I do not think my case is unusual enough to treat it as an exception. Many internal systems have the same basic conditions. They are CRUD-heavy. They have many screens. They are maintained for a long time. They are often built by a small group of assigned developers, or by people gathered from outside the company whose skills, habits, preferences, and level of ownership do not necessarily match. The people responsible for maintenance may also change over time. And their real complexity often lives in business rules, customer-specific exceptions, status transitions, imports, and operational judgment rather than in one highly interactive frontend experience.
That does not make the approach universally correct. If I were building a small product with a simple backend and a demanding interactive UI, I would consider a SPA much more seriously. If the business value depended mainly on fluid client-side interaction, I would not try to force everything into old page boundaries.

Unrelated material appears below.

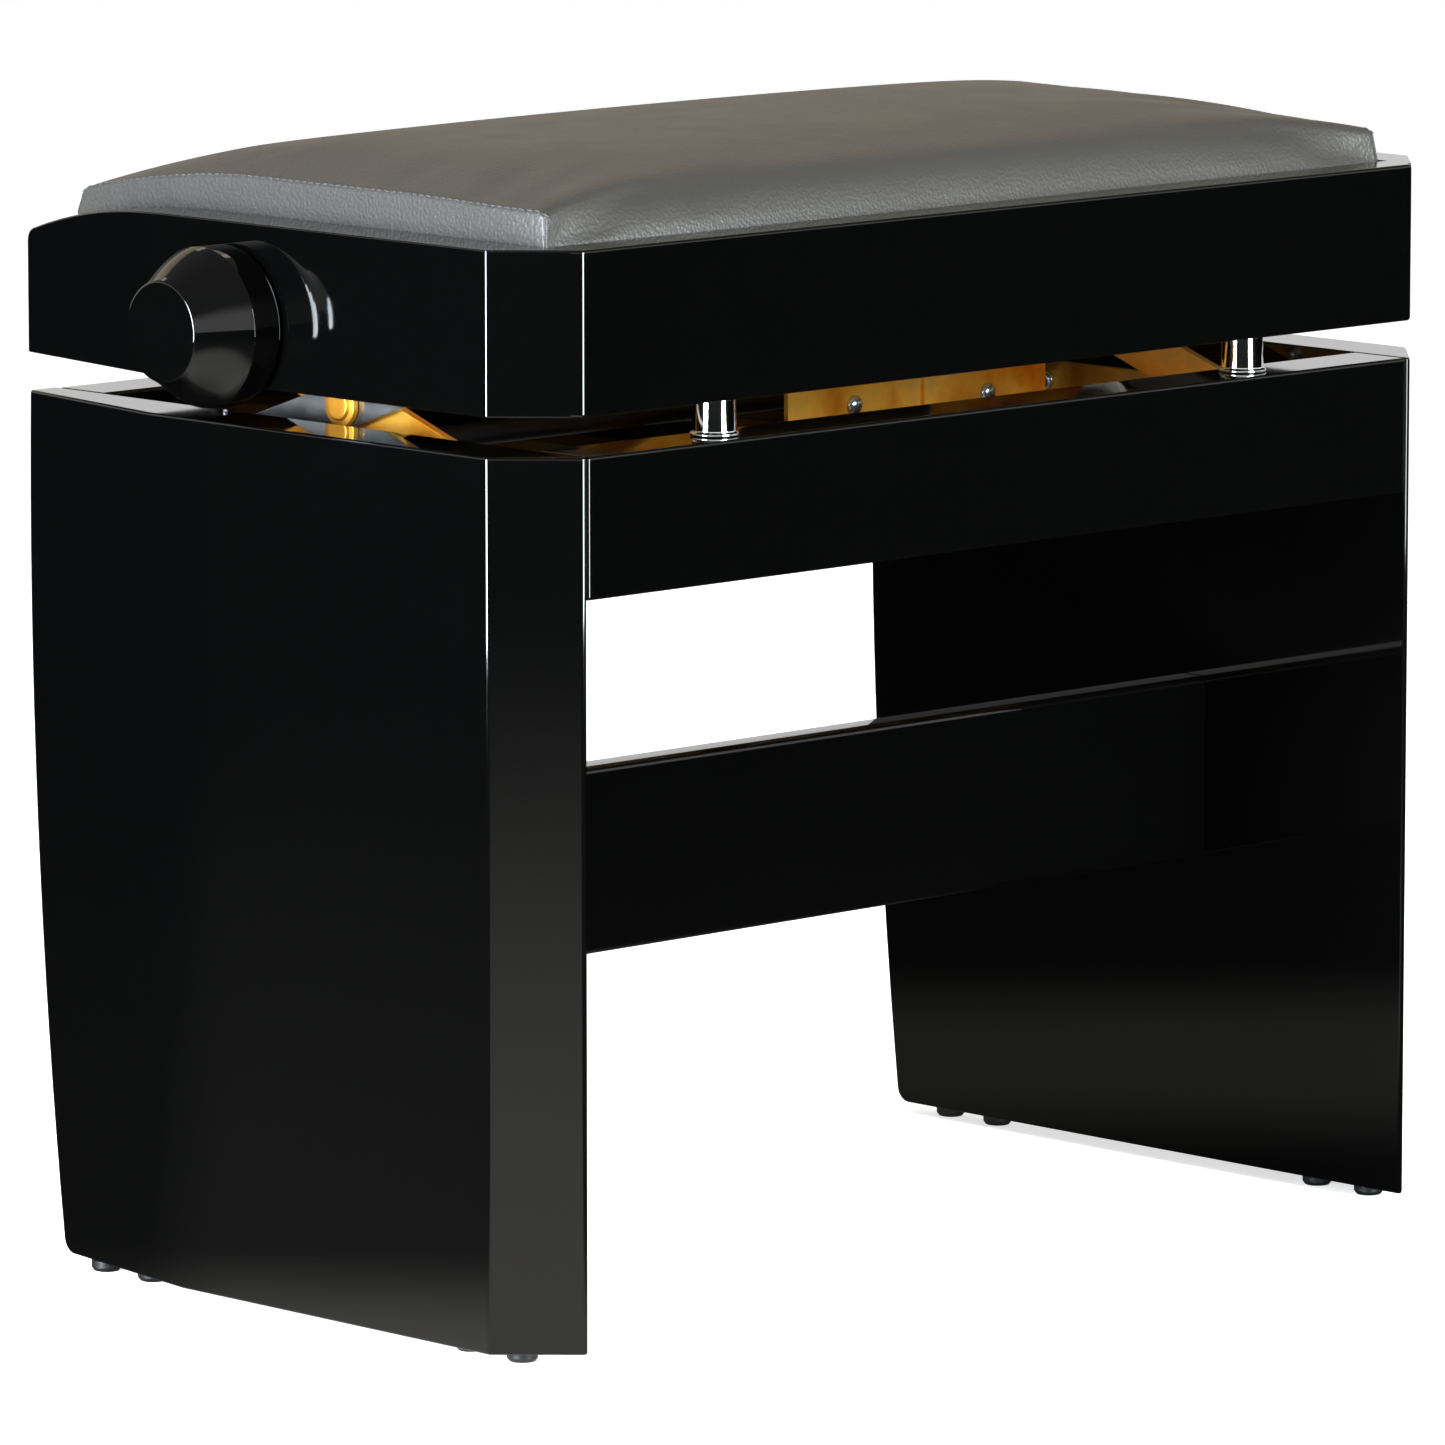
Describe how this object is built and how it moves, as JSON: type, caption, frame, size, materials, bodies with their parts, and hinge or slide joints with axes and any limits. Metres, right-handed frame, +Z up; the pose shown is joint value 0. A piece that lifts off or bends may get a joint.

But for many internal systems, especially CRUD-heavy systems with many screens and limited development capacity, I think it is worth reconsidering older development methods. Not because they are old. Not because modern frontend frameworks are wrong. But because screen-by-screen development often matches the actual shape of the work.
When cost, maintainability, operational clarity, and the ability to keep changing the system matter more than building one rich frontend surface, a non-SPA architecture can be a very rational choice. The important decision is not whether SPA is modern or traditional pages are old. The important decision is where the complexity of the system really lives, and whether the architecture is helping that complexity stay manageable.